After being fired by his flute teacher for being a hopelessly untalented musician, Harold wanders the streets and stumbles upon the Art Institute of Chicago. A girl on the steps advises him to go inside and look at de Kooning’s Excavation, which he does. As she predicts, it does things to him. Back on the streets, a series of coincidences leads Harold to a life drawing class. Harold comes to believe that he might want to be an artist. While sketching on the lakefront, he meets a short woman with a huge dog—it’s Molly the Dwerg and the Wolluf (“He didn’t always look like this, like a dog. It just amuses him to do so.”). Molly introduces Harold to Victor (another character who long-time Pinkwater fans may recognize). Victor is the caretaker of a strange house that is much larger inside than outside. Later, Molly finds Harold a mentor, a crusty older artist named Golyat Thornapple. In the course of the story, Harold learns many important lessons about art, artists, and the art world, not all of them happy ones, both from Thornapple and from his own experiences.

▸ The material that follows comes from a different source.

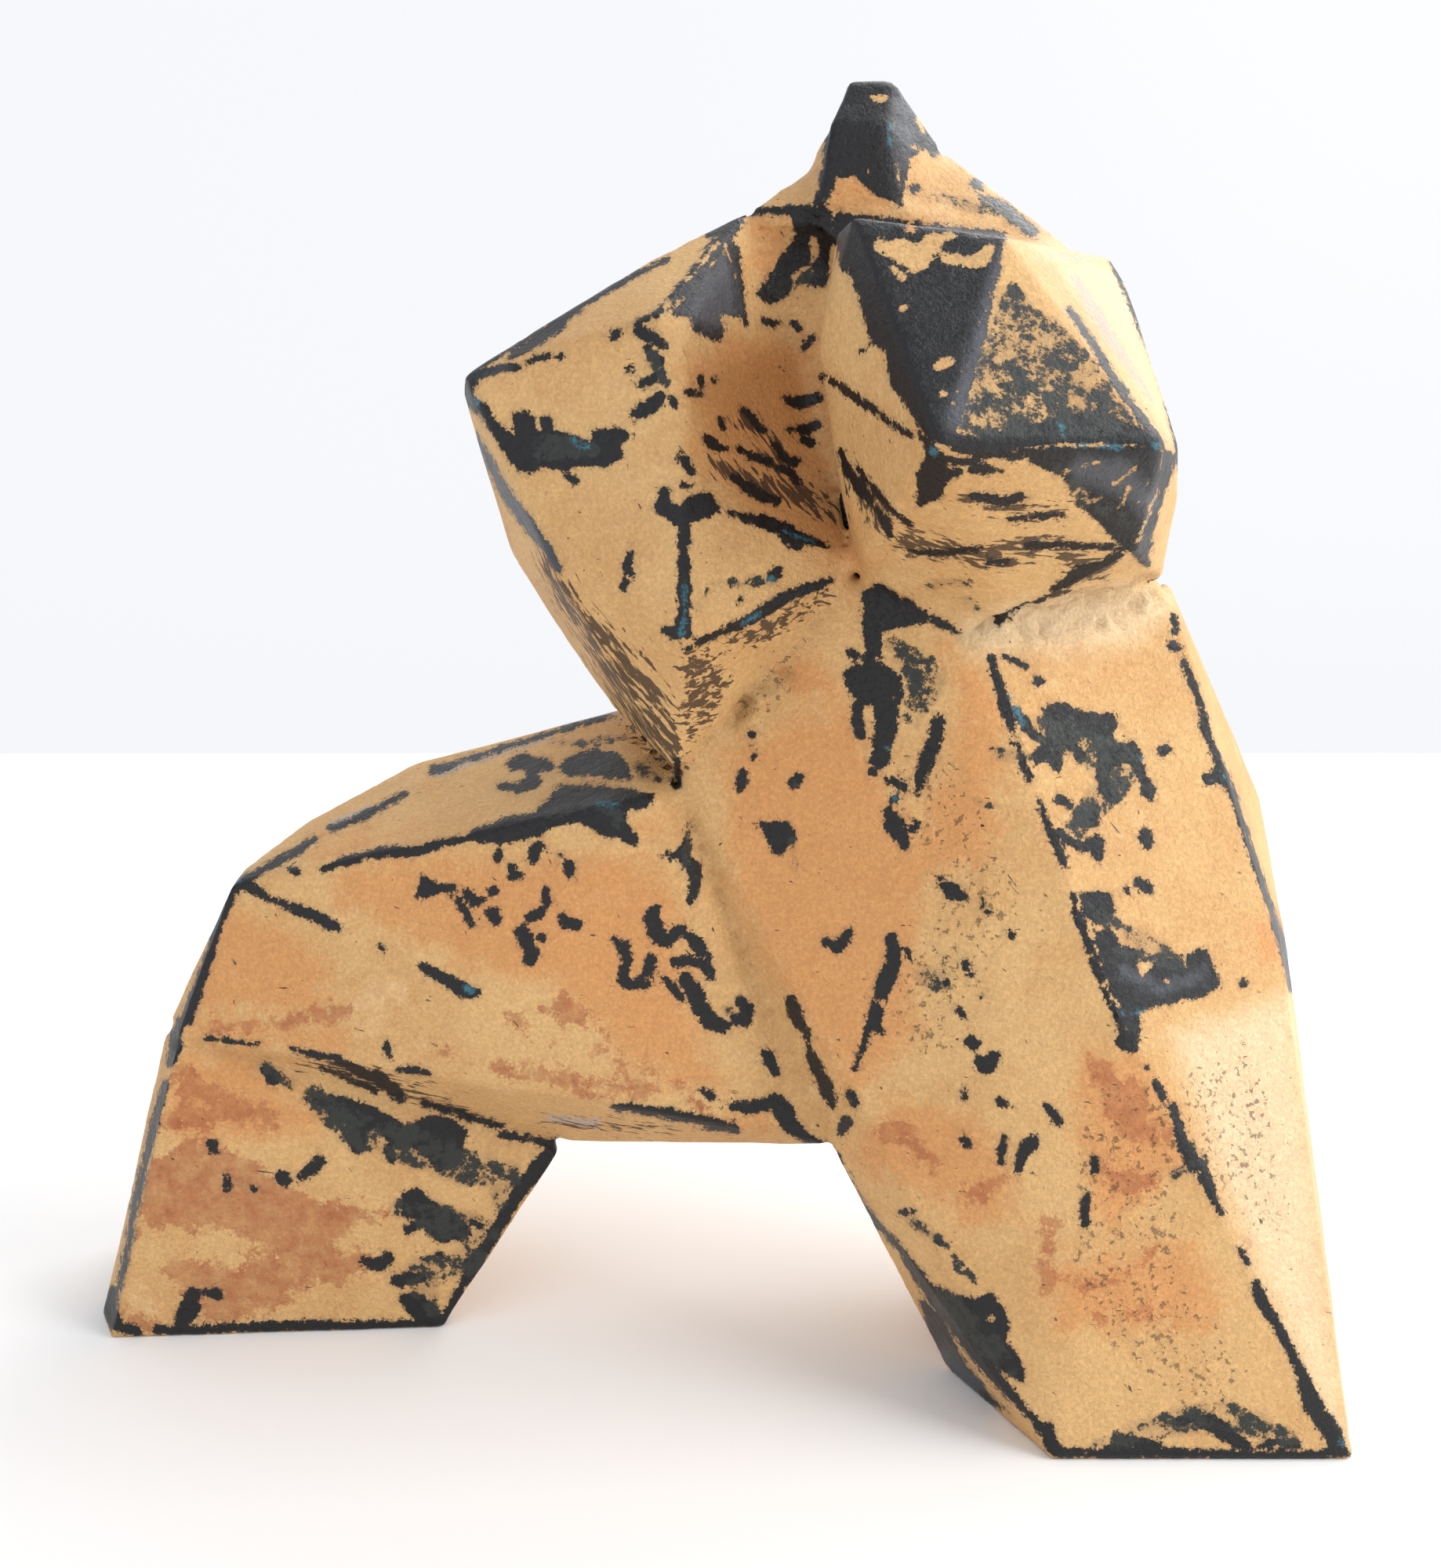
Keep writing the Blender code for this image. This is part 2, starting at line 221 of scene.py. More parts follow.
chestWear = {
    "star": [(1101, 752), (1122, 747), (1146, 764), (1170, 776), (1192, 790), (1165, 797), (1140, 798),
             (1124, 808), (1122, 835), (1130, 850), (1145, 862), (1150, 880), (1146, 905), (1142, 935),
             (1132, 955), (1133, 970), (1120, 980), (1110, 972), (1113, 950), (1118, 925), (1112, 898),
             (1098, 896), (1082, 880), (1076, 858), (1086, 848), (1098, 852), (1104, 832), (1100, 800)],
    "starLeg": [(1094, 900, 5), (1090, 918, 6), (1098, 938, 5)],
    "starTip": [(1188, 789, 3), (1208, 800, 3), (1224, 809, 2.5)],
    "starEar": [(1084, 832, 2.5), (1094, 838, 3)],
    "blade": [(1197, 918, 7), (1192, 944, 8), (1182, 968, 9), (1174, 990, 7), (1169, 1012, 3)],
    "bladeFleck": [(1113, 984, 4)],
    "dots": [(1136, 996, 4), (1150, 1003, 5)],
    "dotsLow": [(1140, 1020, 5)],
    "drop": [(1132, 1038, 6), (1140, 1052, 11), (1148, 1066, 8), (1154, 1082, 3)],
    "dropFleck": [(1163, 1058, 3), (1172, 1047, 2.5)],
    "heartFleck": [(957, 937, 6)],
    "heartFleckLow": [(962, 965, 3.5)],
    "smudgeLeft": [(946, 985, 4), (944, 1003, 5)],
    "smudgeRight": [(1012, 1000, 6), (1018, 990, 4)],
    "shield": [(962, 1048), (985, 1052), (1005, 1050), (1012, 1062), (1004, 1080), (992, 1092), (982, 1080),
               (976, 1064)],
    "seamTop": [(842, 1095, 2), (862, 1092, 5), (876, 1084, 6), (878, 1072, 3)],
    "seamMiddle": [(874, 1094, 6), (886, 1104, 7), (888, 1120, 6), (884, 1140, 6), (880, 1152, 3)],
    "ringTop": [(838, 1158, 4), (830, 1172, 8), (838, 1190, 11), (852, 1200, 8), (862, 1190, 6),
                (872, 1186, 4)],
    "ringRight": [(878, 1194, 5), (890, 1206, 8), (902, 1220, 5)],
    "ringBar": [(860, 1228, 5), (880, 1225, 5), (900, 1231, 6), (906, 1246, 5)],
    "ringTail": [(874, 1250, 7), (884, 1264, 10), (892, 1284, 9), (904, 1300, 10), (916, 1311, 7),
                 (928, 1308, 4)],
    "ringEnd": [(938, 1302, 5), (950, 1302, 7), (954, 1286, 7), (944, 1278, 5)],
    "ringStem": [(849, 1249, 4), (860, 1262, 4), (870, 1276, 3)],
    "ringLeft": [(783, 1199, 3), (796, 1210, 7), (800, 1225, 5), (795, 1240, 5), (798, 1253, 7),
                 (812, 1258, 5), (826, 1256, 4)],
    "ringSpur": [(829, 1224, 7), (826, 1240, 5), (818, 1249, 3)],
    "seedLeft": [(977, 1344, 6), (983, 1356, 7), (990, 1370, 3)],
    "seedTop": [(1006, 1276, 5), (1012, 1290, 8), (1019, 1306, 6), (1028, 1324, 3)],
    "seedLine": [(1030, 1338, 3), (1036, 1356, 6), (1046, 1376, 7), (1056, 1396, 7), (1060, 1408, 4)],
    "seedSpot": [(1084, 1398, 6), (1090, 1408, 4)],
    "seedSpotLow": [(1077, 1432, 6), (1071, 1446, 3)],
    "birdLeft": [(1048, 1199, 3), (1062, 1206, 5)],
    "birdRight": [(1066, 1210, 6), (1076, 1200, 6), (1084, 1187, 3)],
    "flame": [(1136, 1194, 3), (1139, 1214, 8), (1136, 1236, 10), (1126, 1260, 8), (1118, 1288, 9),
              (1112, 1306, 7), (1122, 1315, 4)],
    "flameTail": [(1106, 1316, 4), (1098, 1340, 2.5), (1090, 1364, 1.5)],
    "flameFleck": [(1157, 1214, 2.5), (1160, 1224, 3)],
    "beetle": [(1200, 1130, 4), (1212, 1136, 8), (1226, 1143, 7)],
    "beetleTop": [(1198, 1121, 3)],
    "trailOne": [(1250, 1152, 4)],
    "trailTwo": [(1261, 1166, 3.5)],
    "trailThree": [(1284, 1188, 3), (1291, 1196, 3)],
    "pebbleOne": [(1204, 1226, 4.5)],
    "pebbleTwo": [(1231, 1228, 4), (1238, 1244, 3)],
    "pebbleThree": [(1206, 1254, 4.5)],
    "pebbleFour": [(1255, 1270, 4)],
    "pebbleFive": [(1222, 1290, 4), (1232, 1298, 3)],
    "lowEdge": [(783, 1413, 4), (810, 1415, 5), (850, 1422, 6), (880, 1427, 6), (910, 1435, 7),
                (936, 1442, 5)],
    "lowEdgeRight": [(934, 1411, 5), (955, 1415, 7), (975, 1408, 8), (990, 1404, 8), (1000, 1420, 11),
                     (1012, 1440, 9), (1028, 1453, 6), (1056, 1466, 3)],
    "lowEdgeFleck": [(896, 1390, 3), (906, 1400, 4)],
}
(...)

Meanwhile, Harold’s friend Geets enlists in the Navy but is discharged because of his proclivity for climbing buildings on the Naval training base. He goes camping in the dunes along the lakeshore, where he meets some unusually robust and tranquil people, who advise him to pursue a career as a spoon bender. Eventually, Harold and Geets reconnect, and set out on “a voyage of great adventure.” Again, Pinkwater fans will probably recognize the destination of this voyage, as well as some of their fellow passengers, but I hope Pinkwater will give as an account of the voyage in a future volume.